Słynny agent i niewyrównane rachunki
23-latek gra najlepszy sezon w karierze. Nigdy wcześniej nie strzelił tylu goli w seniorskiej piłce, choć przecież w akademii Legii był bardzo skuteczny. Tam się jednak nie przebił, jako 19-latek nie zrobił też furory w Stali Mielec. Dotychczas najwięcej bramek (dziewięć) zdobył na wypożyczeniu w Sandecji Nowy Sącz wiosną 2022 roku. Co łączy tamtą rundę z obecnym pobytem w Polonii? Zaufanie od trenera. Wtedy obdarzył go nim Dariusz Dudek, teraz Mariusz Pawlak. Zawodnik podkreśla, że kredyt zaufania i odpowiednio dużo minut pomaga nabierać mu pewności siebie. Sam też ma świadomość braków i stara się ciągle iść w górę.
- Cały czas pracuję, staram się udoskonalać, dużo rozmawiam z trenerem Pawlakiem, co mógłbym robić lepiej, co poprawić. Na pewno tego jest bardzo dużo. Sporo też mi podpowiedział Kevin Blackwell w Lechii. Timing i ruchliwość w polu karnym jest powtarzalny, a bramek mogło by być jeszcze więcej, gdyby chłodnej głowy było więcej - ocenił.

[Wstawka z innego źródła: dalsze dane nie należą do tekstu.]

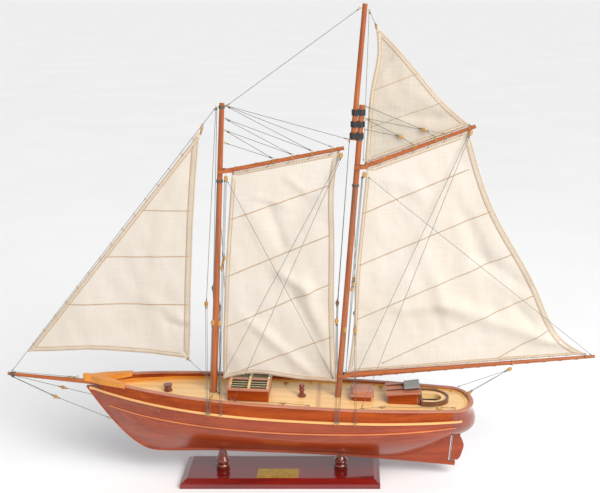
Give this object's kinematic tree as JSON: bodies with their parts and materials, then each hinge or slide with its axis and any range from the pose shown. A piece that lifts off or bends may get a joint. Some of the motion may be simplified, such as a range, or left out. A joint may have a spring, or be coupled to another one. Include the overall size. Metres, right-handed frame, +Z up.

23 lata, napastnik, Polak, bramkostrzelny - rzadko to wszystko idzie w parze. Nie dziwi zatem, że Zjawiński stanowi łakomy kąsek na rynku transferowym. Jego kolega z zespołu Mateusz Kuchta żartował w TVP Sport, że po meczu z Górnikiem Łęczna 21 lutego piłkarze chcieli schować telefon “Zjawy” lub gdzieś go zamknąć, bo okienko było jeszcze otwarte. Jak dotąd nie było jednak mowy o odejściu najlepszego strzelca z Polonii, gdzie przecież gra dość krótko, bo mija mu dopiero jeden pełny sezon.
- Nie było nic konkretnego, nie zawracałbym sobie tym głowy - odpowiedział pytany o zainteresowanie zimą. - Gdyby coś się pojawiło, ani ja, ani Polonia prawdopodobnie w ogóle byśmy tego nie rozważali. Najważniejsze było dla mnie granie, pozycja w drużynie była coraz lepsza. Nie chciałem zmieniać otoczenia w zimowym okienku, a Polonia myślę nie chciałaby mnie oddać. Mam ważny kontrakt, takie spekulacje są po prostu bezsensowne. Na ten moment czuję się tu dobrze, zobaczymy, co będzie po sezonie - dodał.
Jeśli utrzyma znakomitą formę strzelecką, trudno będzie mu opędzić się od propozycji z mocniejszych klubów. A że o jego interesy dba słynny agent Mariusz Piekarski, to może być bardzo ciekawie. Z drugiej strony, sama Polonia ma przecież ambitne plany i kto wie, czy Zjawiński nie wróci wyrównać rachunków z Ekstraklasą właśnie w barwach “Czarnych Koszul”.
- Czy możemy awansować? Jesteśmy na dobrym miejscu i na pewno jako Polonia chcielibyśmy zagrać w barażach i pokazać się z dobrej strony. A co to da - czas pokaże - podsumował.